One of the attractions of Flash as a development tool is that users can create and modify extensions for the program, Powley said. This means Flash developers can essentially customize limited portions of the program to fit their development needs.

"It's really helped the application grow," Powley said. "With the release of Flash MX Professional ... Macromedia is saying 'We don't want to have it just for animation, we want it to build any kind of Web application you can ever imagine.'"

In the future, Powley sees even simple systems, like hotel reservation programs, being built in Flash.

"The interface is completely customized and branded. From a systems standpoint, that's the very next level, creating very, very complex Web applications using Flash that could never be dreamed about before," he said.

the death of cell animation?

But with everyone becoming small-scale Walt Disneys in the comfort of their homes, what's the future of old-school cell animation?

"It's dead. Gone," Clough. said.

"You can do everything in Flash, without the overhead," he said. "One person could be a studio, two people can develop a great concept."

Flash eliminated obstacles like enormous file sizes and large frame rates that kept animation off the Web, Clough said.

Millett isn't so quick to write cell animation's obituary yet.

"Flash is just another animation tool. It's what you make of it. I don't think hand-drawn art of any kind will ever die. There will always be new toys, but there's no substitute for the fundamentals," Millett said.

As Flash artists become more and more sophisticated, Fulp said they will get closer to replicating pen and ink drawings.

"A Flash animation done with a drawing pad has the potential to look as good as something drawn with ink," he said. "Cell animation is expensive; Flash opens the doors for many more independent artists to create their masterpieces without a big budget."

Though there's no agreement on the future of traditional animation, there is an almost unanimous opinion that Flash is democratizing cartoons.

"I think Flash is changing animation by allowing everybody to give it a try. Before Flash really came along, if you wanted to do some animation, you'd better have a lot of paper and free time," Parker said. "Now anybody with a computer can give it a shot. I don't think it takes anything away from the art of traditional animation, but just allows more people a new way to express themselves."

For Da Silva, the future of animation lies entirely in Flash.

"It empowers the little people to tell their story. The technology out there also allows us to present it online to the masses," he said.

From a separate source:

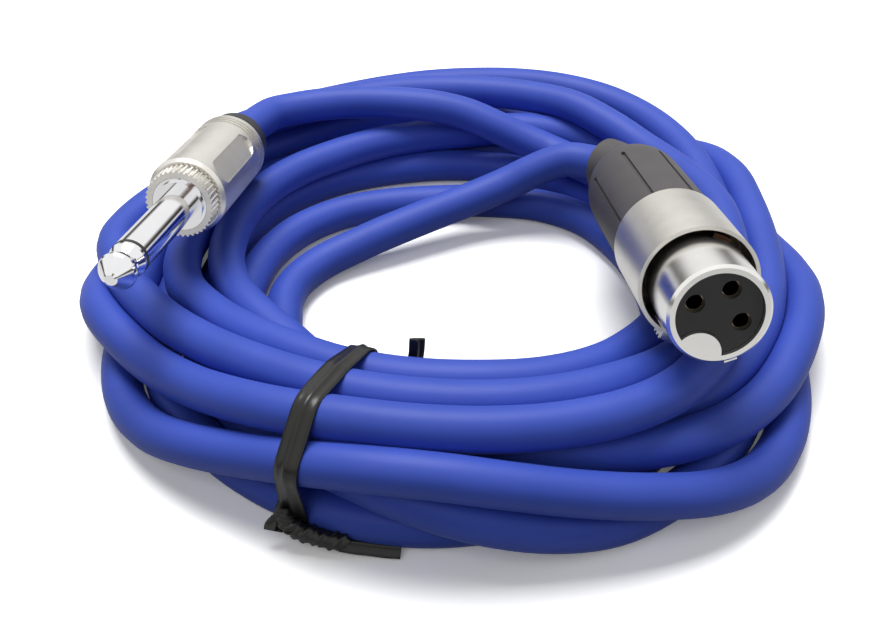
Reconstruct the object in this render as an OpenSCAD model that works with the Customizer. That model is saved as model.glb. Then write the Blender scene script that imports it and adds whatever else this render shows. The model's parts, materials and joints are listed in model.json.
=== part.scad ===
// Instrument cable, coiled and tied: a 6.35 mm two-pole jack plug at one end,
// a three-pin female XLR connector at the other. Millimetres, +Z up, resting on Z = 0.

/* [Cable] */
// Outer diameter of the jacketed cable
cable_d = 7.2; // [6.8:0.1:7.4]
// Least clear space between neighbouring loops of the coil
loop_gap = 0.45; // [0.42:0.01:0.7]
// Radius of the innermost loop, at the middle of the cable
coil_inner_r = 39.5; // [39:0.5:44]
// Loops in the coil, half of them in each layer
coil_loops = 8.5; // [5.5:1:10.5]
// Diameter of one insulated conductor
wire_d = 1.5; // [1:0.1:1.7]

/* [Jack plug] */
// Diameter of the plug's sleeve and tip
plug_d = 6.35; // [6.3:0.01:6.4]
// Length of the plug from its shoulder to the end of the tip
plug_len = 30.5; // [30:0.1:31]
// Length of the insulated tip contact
tip_len = 7.6; // [7:0.1:8.2]
// Diameter over the knurled collar
collar_d = 12.6; // [12.2:0.1:13.4]
// Length of the knurled collar
collar_len = 3.5; // [3:0.1:4.5]
// Teeth around the knurled collar
collar_teeth = 40; // [24:1:48]
// Diameter of the barrel
barrel_d = 14.5; // [14.3:0.1:15]
// Length of the barrel
barrel_len = 27.6; // [27:0.1:34]
// Depth of the grip recesses in the barrel
recess_depth = 0.5; // [0.2:0.1:0.6]
// Length of the black boot ring behind the barrel
boot_ring_len = 3.5; // [2:0.1:6]
// Diameter of the boot ring where it meets the barrel
boot_ring_d = 13.4; // [11.4:0.1:13.8]
// Travel of the barrel when it is unscrewed
barrel_travel = 5; // [2:0.5:5]

/* [XLR connector] */
// Diameter of the nose that enters the mating shell
nose_d = 16; // [15.8:0.1:16.2]
// Wall of the nose
nose_wall = 1.25; // [1:0.05:1.4]
// How far the nose stands out of the shell
nose_len = 11.3; // [10:0.1:12]
// Diameter of the shell
shell_d = 19.5; // [19.2:0.1:20.5]
// Length of the shell
shell_len = 18; // [17:0.5:24]
// Wall of the shell at its front rim
shell_wall = 0.65; // [0.5:0.05:0.8]
// Radius of the circle that the three contacts stand on
contact_circle_r = 4; // [3.8:0.05:4.1]
// Diameter of the pin that each contact takes
contact_bore_d = 2.54; // [2.4:0.02:2.6]
// Radius of the polarising key
key_r = 3.6; // [3.2:0.1:3.7]
// Length of the boot behind the shell
xlr_boot_len = 33; // [29:0.5:36]
// Grooves along the boot
boot_grooves = 8; // [4:1:12]
// Diameter of the flexible strain relief
relief_d = 11.4; // [11.2:0.1:11.8]
// Travel of the boot when it is unscrewed
boot_travel = 2; // [1:0.5:3]
// Swing of the latch when its button is pressed, in degrees
latch_swing = 4; // [2:0.5:4]

/* [Twist tie] */
// Width of the tie's strip
tie_w = 3.2; // [2.5:0.1:4]
// Thickness of the strip
tie_t = 0.5; // [0.4:0.05:0.6]

/* [Fits] */
// Radial clearance of parts that are fitted together and stay put
fit_gap = 0.05; // [0.03:0.01:0.08]
// Radial clearance of parts that turn or slide
running_gap = 0.06; // [0.04:0.01:0.1]
// Radial clearance around the cable in its clamps
cable_gap = 0.15; // [0.1:0.05:0.2]

/* [Hidden] */
$fn = 72;

cable_r = cable_d / 2;
cable_bore_r = cable_r + cable_gap;
wire_r = wire_d / 2;
wire_gap = 0.15;
braid_r = 0.6;
jacket_blue = [0.17, 0.22, 0.66];
nickel = [0.78, 0.77, 0.74];
chrome = [0.86, 0.86, 0.87];
black_plastic = [0.09, 0.09, 0.10];
dark_rubber = [0.27, 0.27, 0.28];
copper = [0.72, 0.45, 0.30];
white_plastic = [0.90, 0.90, 0.87];
red_plastic = [0.72, 0.12, 0.12];

// ---- Coil: the cable winds outward on the floor, climbs one layer in the half turn
// where the spiral reverses, and winds inward again on top ----
coil_x = -0.95;
coil_y = 0.95;
coil_start = 220;
floor_share = 0.4;
rings_per_loop = 24;
coil_sides = 6;
loop_pitch = cable_d + loop_gap;
coil_angle = 360 * coil_loops;
coil_floor_z = floor_share * cable_d;
coil_top = coil_floor_z + loop_pitch + cable_r;

function ease(t) = let (s = min(max(t, 0), 1)) s * s * (3 - 2 * s);
function coil_r(a) = coil_inner_r + loop_pitch * min(a, coil_angle - a) / 360;
function coil_z(a) = coil_floor_z + loop_pitch * ease((a - coil_angle / 2 + 90) / 180);
function coil_point(a) = [coil_x + coil_r(a) * cos(coil_start + a),
    coil_y + coil_r(a) * sin(coil_start + a), coil_z(a)];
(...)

The members of Flash Nation are just getting started, though.

"The Web is taking more and more eyeballs from television and it will continue to do so," Fulp said. "We are a new generation of artists and are still in the process of getting organized."

Flash forward

Flash sites worth checking out


Newgrounds

www.newgrounds.com

One of the biggest Flash portals on the Web, Newgrounds receives more than 200 Flash submissions a day. Newgrounds has everything from games like "Samurai Asshole" to a series of shorts that pit Mr. T against a variety of opponents including Godzilla and Hitler.

Flash TV

www.iwantmyflashtv.com

Flash TV is like the older, more gainfully employed brother of Newgrounds. Birthplace of "The Greatest Story Never Told" (www.tgsnt.com), Flash TV features work by professional Flash artists, broken down by genre. Standouts include Hong Kong action-style "Deadly Thirst" and "Xombie," a post-apocalyptic tale with a zombie hero.

College University

www.collegeuniv.com

Fans of "The Simpsons" and "Family Guy" will appreciate "College University. "CU" follows the misadventures of Parks and Mike, two freshmen at College University. The two friends face the usual college pitfalls of angry lemurs, ornery monkey professors, and the watchful eye of campus security chief Optimus Prime. "CU" recently had former wrestler and current Slim Jim spokesman Randy "Macho Man" Savage stop by for a guest appearance.

The Happy Tree Friends

www.happytreefriends.com

If you like your animals cute and cuddly and your violence outrageous and gruesome, check out the Happy Tree Friends. Join Lumpy, Sniffles and Flippy the Green Beret bear as they meet a variety of untimely, bloody demises, each more spectacular than the last. Key episode: "Flippin' Burgers." Flippy visits a fast food joint and starts having Vietnam flashbacks. The ketchup and blood flows freely as Flippy massacres the restaurants' patrons with condiment bottles and other weapons. 

Homestar Runner

www.homestarrunner.com

Home of Strong Bad, The Cheat and an assortment of cartoon misfits, Homestar Runner's most popular feature is the series of "Strong Bad Email" shorts, where the Lucha Libre-masked character answers fans' e-mail questions. Old-school video game fans should watch the "Peasant's Quest" preview, a dead-on send-up of old computer RPGs.

Kirk Millett

www.kirkmillett.com

Check out Millett's site for the full series of Nylon Futura cartoons, as well as "Souvenir," a neo-noir tale of a shipwreck survivor taken aboard a mysterious submarine. "Souvenir" was selected as the runner-up in 2004's "The Greatest Story Never Told" contest.

Salad Fingers

www.fat-pie.com

Salad Fingers, the bastard lovechild of Swamp Thing and Mr. Bean, is one of the most twisted Flash creations out there. Creator David Firth's Web site includes all five episodes of "Salad Fingers," which follow the green-fingered British character's adventures with rusty spoons, a bunch of nettles and his puppet friend Hubert Cumberdale. Also look out for "Milkman," Firth's twisted short about a milkman whose workday takes a grisly turn.